I was already a fan of Wallace, Gass, Gaddis, Theroux, McElroy, Vollmann, Pynchon, Joyce, Antunes, and dozens of others, but he managed to teach me a surprising amount about books and writers I thought I knew well. It was nice to see someone finally tear Mailer to shreds and stomp and spit on the shreds. Junk Mailer deserves its own book, and people need to stop ignoring his atrocious mistakes.

So far my reading experience has taught me I hate David Peace and simply fail to enjoy most of Danielewski. Moore defends them with much empirical, aesthetic analysis. Ducornet, Delillo, Elkin, Lowry, Barthelme, Barth all get loving treatments. If I’m speaking your language, definitely pick up this book.

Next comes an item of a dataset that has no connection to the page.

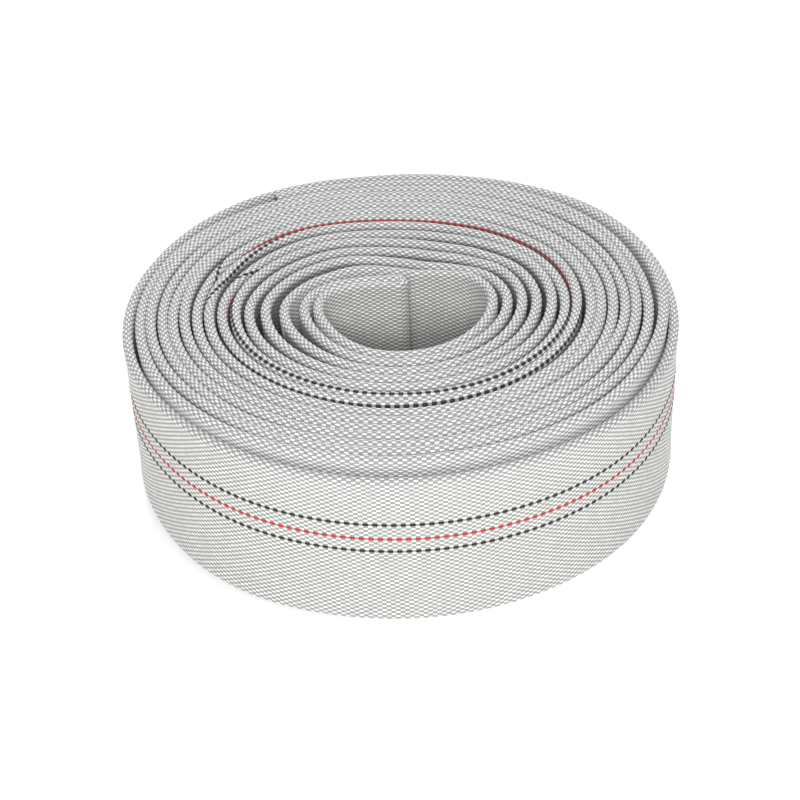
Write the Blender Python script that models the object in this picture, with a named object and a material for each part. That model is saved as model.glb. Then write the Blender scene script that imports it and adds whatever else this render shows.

Special warning about the 2 volume Alternate History of the Novel. It is a masterpiece. However, are you the type of reader who is interested in Tibetan literature? Do you see yourself reading Ancient Chinese epics? Since I am obsessed with books like Honoré d’Urfé’s and proto-novels of Japan and China, these histories were godsends. But consider where your interests lie. My Back Pages suggests enough delectable reading material for a decade.